One possible suggestion, and the suggestion I’ll be following until Easter is:

  • One-leg Kettlebell Deadlifts – 2 sets of 5 on each leg
  • Kettlebell Strict Press (or Bottoms Up Press) – 2 sets of 5 for each arm
  • Squats (Air or Goblet) – 1 set of 20 to 50 reps
  • Kettlebell Swings – 1 set of 20 to 50 reps
  • Sit-Ups (Crunches, TTB, Knee Raises, etc) – 1 set of 5 

Lots of variations are available in this simple-looking workout because some days I can do this at the gym, some days at home, and some days at the park or by the river . . . Kettlebells are highly portable, and that takes care of equipment for 4 out of the 5 exercises, and while I’d prefer to do Knee Raises or TTBs every day, I haven’t yet purchased my handy Free-Standing Pull-Up Bar. Shame on me, I know.

The point is to pick 5 pretty basic exercises you can do each day. Of course we want variety from one day to the next in our lives & in our workouts, and the weight available or the weight we feel like we can lift determines some of that variety. We won’t last the full 40 if we try to max out every day with the heaviest & burliest Kettlebell we have. Some days will be 16kg, some days are days of the Beast (48kg), and some days are in between.

Whatever you choose, pick exercises you can do and are willing to stick with. Consistency is king, always & forever.

Above all else, have fun with it.

Coveting the Snatch Test

russian reds2RKC has one, SFG has one . . . a 5 minute Snatch Test as part of the certification process. You’re even given a finite rep count: 100 of them . . . in 5 minutes. The weight isn’t particularly heavy, but it does get cumbersome for most before minute 5 or before rep 100. In fact, both organizations, Dragon Door & Strong First, respectively, have a lot of people re-test.

What does it take to Snatch a Kettlebell 100 times in 5 minutes?
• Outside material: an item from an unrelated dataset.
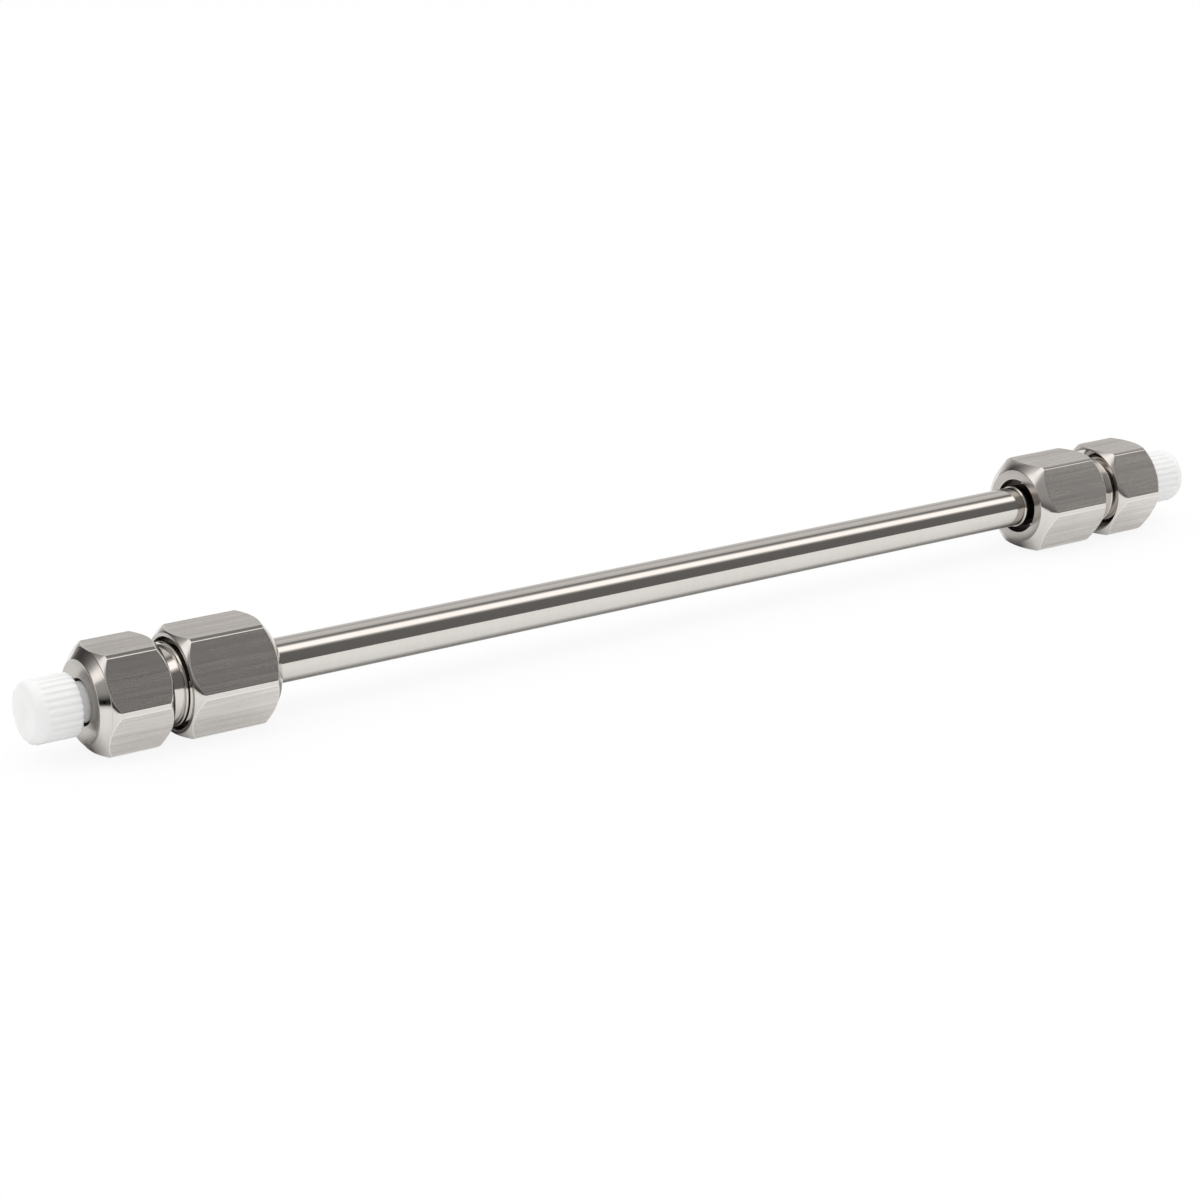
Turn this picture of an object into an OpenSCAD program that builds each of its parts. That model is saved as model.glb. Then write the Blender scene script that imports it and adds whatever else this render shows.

Practice, lots of it. Rare is the person who can pick up a Kettlebell for the first time and ace this test. Maybe it’s never been done . . . or maybe someone out there really is that skilled and that crazy.

I’m often curious about timed tests like this . . . what it takes, how it feels . . .

As discussed in Learning to Finish What We Start, sometimes we do better to back off the specified weight and build a solid base with a lower weight. Snatching 24kg is not a problem, doing it a hundred times in five minutes can cause problems unless we have a solid base of practice & work.

Dan John, who was RKC then SFG and is now RKC again, wrote a great piece on the process, How to Nail the RKC Kettlebell Snatch Test Once and for All. If anyone is qualified to help people pass this particular test, it is certainly Dan John, Master RKC.

There are movement hacks & tweets that help with the Snatch, and those are covered in the article . . . particularly the drop. Focus on these tips during your warm-up, they do help significantly.

True to form (see Unadulterated Grunt Work) I took his advice and did three 5-minute tests today at 12kg . . . 3 minute rests between each test. My time with the 12kg Kettlebell looked like this:

  • 5 minute Test- 104 reps
  • 3 minute Rest
  • 5 minute Test- 116 reps
  • 3 minute Rest
  • 5 minute Test- 120 reps

Even with the lighter weight, my first test was low . . . more than 100 reps, but barely. It took that first one to begin the groove of what 100 reps in the allotted time feels like. By the second test, and even in the last one when I was starting to feel the effects of 3 sets of this mayhem, getting well over 100 reps at 12kg was not a problem. In Test 3, all 100 reps were complete at the 4 minute mark. Everything else was just me conditioning myself to not pull the bell down until time is called.

There really isn’t any reason to show up at an RKC Certification (or SFG, for that matter) without having performed 100 reps of Snatches in 5 minutes. I certainly wouldn’t consider rolling in there having only done the 100 reps with a 12kg, knowing that I will be tested with a 24kg, but the confidence of knowing what 100 reps feels like will help propel our training towards our goals.

Take every opportunity to learn about what & how to make this skill one of your skills. Study it, practice it, and when the time comes, perform it without undue & unnecessary stress.